Tuesday, June 22nd, 2010

I’ve been traveling, so you’ll have to excuse the gap since the last update. For the first update, you get photos of a very foggy Eagle Park in the early winter.

Next, a breif update on the BB7 brake upgrade. I’ve used the BB7s in a few races, and in dry, wet and muddy conditions. My conclusion is that they work and they are a worth while upgrade. Benefits over my old rims brakes included more predictable braking in the wet and less hand fatigue, which is particularly useful in the enduro events. Areas of concern are the increased weight, braking noise and degraded modulation. However, even with the drawbacks, I would strongly recommend BB7s for cross country use.

Moving on, I’ve converted the Eriksen to 1×9. Prior to the last enduro I removed the granny gear, so removing the big ring was the next logical step. I used a Paul’s Chain Keeper, and kept the XT crankset with the 32t middle ring. I’m still adjusting things (mostly the chain length), but the system seems to work well and the big ring hasn’t been missed.  That said, I’ll give the 1×9 setup more trail time before I give a more detailed review.

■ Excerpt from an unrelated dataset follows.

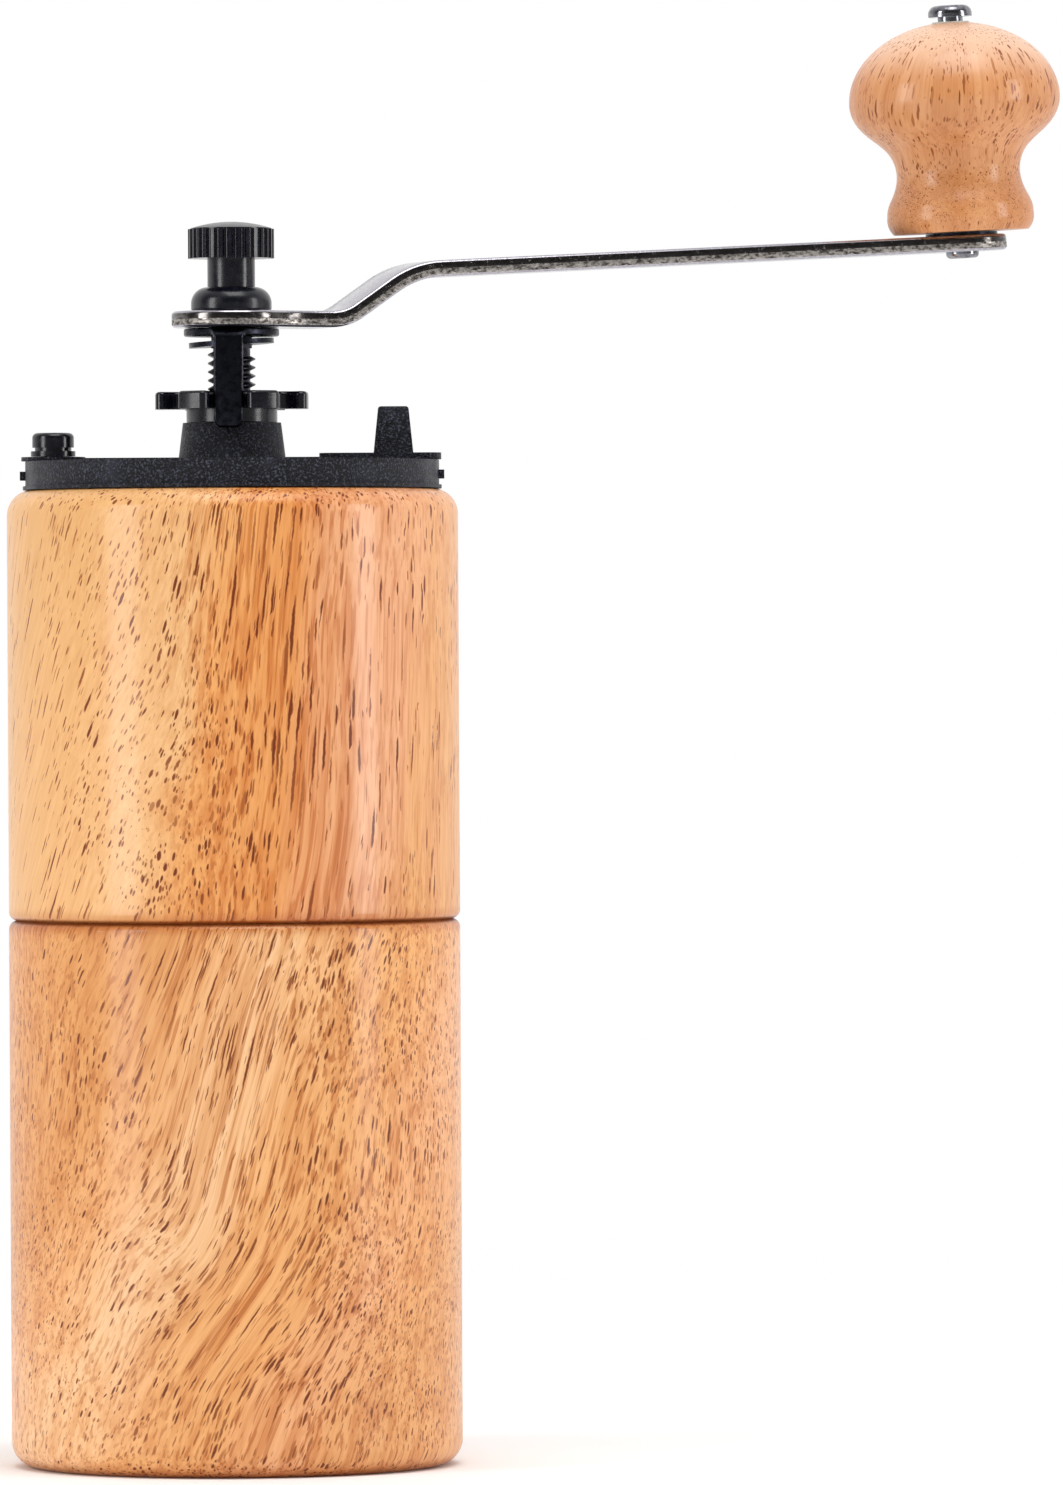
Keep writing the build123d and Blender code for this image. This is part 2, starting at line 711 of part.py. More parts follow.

Finally, my old (but not that old) Adidas Marathon shoes died. The sole surrounding the cleat cracked after about two years of use. I wasn’t impressed. So, I got a pair of Shimano SM-M086L (catchy name, huh?) shoes as a replacement. The Shimanos aren’t as flashy as some of the shoes out there, but they are reasonably priced and appear to be durable. They have been comfortable on the road, and haven’t given me any reason to complain off-road in the mud. That’s all for now, but I’ll have some non-cycling related updates shortly…

Hope Hub Update and Maintenance

Tuesday, April 27th, 2010

My new Hope Pro II hubs are doing well and I’ve been happy with their performance and durability.  It is hard to say how much distance the hubs have covered, but in the three plus months I’ve had them they have been used in several races in dry and muddy conditions.  The seals seem to be doing a good job of keeping the mud and sand out, and the bearings still feel as good as they did when new.  Other than this recent routine maintenance, I haven’t had to do anything to them.

I’m not going to get into much detail on the maintenance.  If you’re looking for more technical info, I found the videos from Hope sufficiently detailed and informative. In comparison to routine Mavic hub maintenance, these are just as simple and the process doesn’t take much time.

Upon removing the cassette there was obvious wear on the aluminum freehub from the smaller individual cogs on the XT cassette.  This is a widely noted shortcoming of the Hope freehub and can make the cassette a little difficult to remove.  Switching to Hope’s steel freehub is an option if the problem gets worse.

Other than that, all I have to add is that an open water bottle is the perfect diameter to re-seat the drive-side seal between the freehub and hub body.  On a related note I used Park Polylube 1000, which in addition to working well in the these hubs, tastes better than most sports drinks.